Lutz received a Ph.D. from the University of Chicago in 1907 under the supervision of C. B. Davenport. His thesis was on the morphometrics of cricket variation and was titled "The Variation and Correlations of Certain Taxonomic Characters of Gryllus".

=== American Museum of Natural History ===
Henry E. Crampton who worked at the Cold Spring Harbor was in need of a person in the entomology department at the American Museum of Natural History. He offered it to Lutz who took it reluctantly. In 1909, Lutz became assistant curator of invertebrate zoology at American Museum of Natural History, New York City, becoming associate curator in 1916 and finally a curator in 1921. Lutz went on collecting expeditions to the West Indies, Central and South America. He sent out specimens to specialists at various institutions and never described any new species, even taking pride for it. He studied living insects, ecology and behavior. He conducted experiments on crickets under artificial light and dark conditions to examine their endogenous circadian behavior in 1932. From 1922 he also worked with Floyd K. Richtmyer and conducted experiments on ultraviolet vision in insects. He also studied their perception in a range of bees which led to the award of a Abraham Cressy Morrison Prize. He also took an interest in insect calls and made gramophone records of a range of insects and frogs.

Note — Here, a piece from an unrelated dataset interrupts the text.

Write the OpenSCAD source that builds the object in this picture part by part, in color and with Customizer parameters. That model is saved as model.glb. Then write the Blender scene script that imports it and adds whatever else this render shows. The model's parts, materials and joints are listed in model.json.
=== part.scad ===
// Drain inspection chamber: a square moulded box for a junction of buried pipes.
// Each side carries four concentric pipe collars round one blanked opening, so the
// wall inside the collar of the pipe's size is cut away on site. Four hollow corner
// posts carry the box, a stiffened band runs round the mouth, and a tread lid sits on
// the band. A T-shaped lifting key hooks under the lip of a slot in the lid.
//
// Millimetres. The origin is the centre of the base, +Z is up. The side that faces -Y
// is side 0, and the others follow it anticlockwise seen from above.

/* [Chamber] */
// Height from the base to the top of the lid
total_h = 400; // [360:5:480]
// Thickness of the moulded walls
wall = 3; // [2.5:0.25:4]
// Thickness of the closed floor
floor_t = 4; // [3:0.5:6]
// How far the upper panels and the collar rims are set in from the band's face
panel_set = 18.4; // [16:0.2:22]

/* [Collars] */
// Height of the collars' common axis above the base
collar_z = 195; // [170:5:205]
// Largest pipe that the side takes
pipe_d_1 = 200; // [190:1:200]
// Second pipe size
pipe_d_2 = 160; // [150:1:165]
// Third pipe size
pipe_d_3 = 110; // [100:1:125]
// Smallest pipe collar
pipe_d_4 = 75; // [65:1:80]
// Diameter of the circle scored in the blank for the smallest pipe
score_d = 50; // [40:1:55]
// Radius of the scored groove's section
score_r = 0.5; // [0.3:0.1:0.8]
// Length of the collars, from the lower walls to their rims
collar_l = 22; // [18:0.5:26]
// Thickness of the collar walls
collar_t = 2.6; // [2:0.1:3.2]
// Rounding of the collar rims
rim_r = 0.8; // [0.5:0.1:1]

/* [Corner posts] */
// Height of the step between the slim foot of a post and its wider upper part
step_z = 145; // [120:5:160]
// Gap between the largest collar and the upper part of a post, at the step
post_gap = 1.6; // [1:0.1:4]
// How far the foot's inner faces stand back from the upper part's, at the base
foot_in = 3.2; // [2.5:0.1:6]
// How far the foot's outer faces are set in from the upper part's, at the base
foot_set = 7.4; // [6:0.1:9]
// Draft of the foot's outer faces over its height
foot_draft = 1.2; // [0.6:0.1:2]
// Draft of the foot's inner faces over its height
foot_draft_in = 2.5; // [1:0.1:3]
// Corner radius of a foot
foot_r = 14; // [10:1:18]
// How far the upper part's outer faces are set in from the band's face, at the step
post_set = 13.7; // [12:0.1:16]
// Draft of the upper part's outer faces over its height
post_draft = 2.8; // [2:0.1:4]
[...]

In 1925, Lutz pioneered the first self-guided or signed nature trail in the United States in Harriman State Park, an idea that spread quickly to parks across the country and the world. He served as a president of the Entomological Society of America in 1927.

== Personal life ==
Lutz married Martha Ellen Brobson of Philadelphia in 1904. They had four children.

==Writing==
Lutz made numerous contributions to the scientific journals on the subjects of variation, heredity, assortative mating and entomology. He wrote Field Book of Insects, published in 1917, and illustrated in the main by Edna Libby Beutenmüller. Among his best known "expeditions" was a study of the insects in his backyard in Ramsey, New Jersey which he documented in his book A Lot of Insects, published in 1941.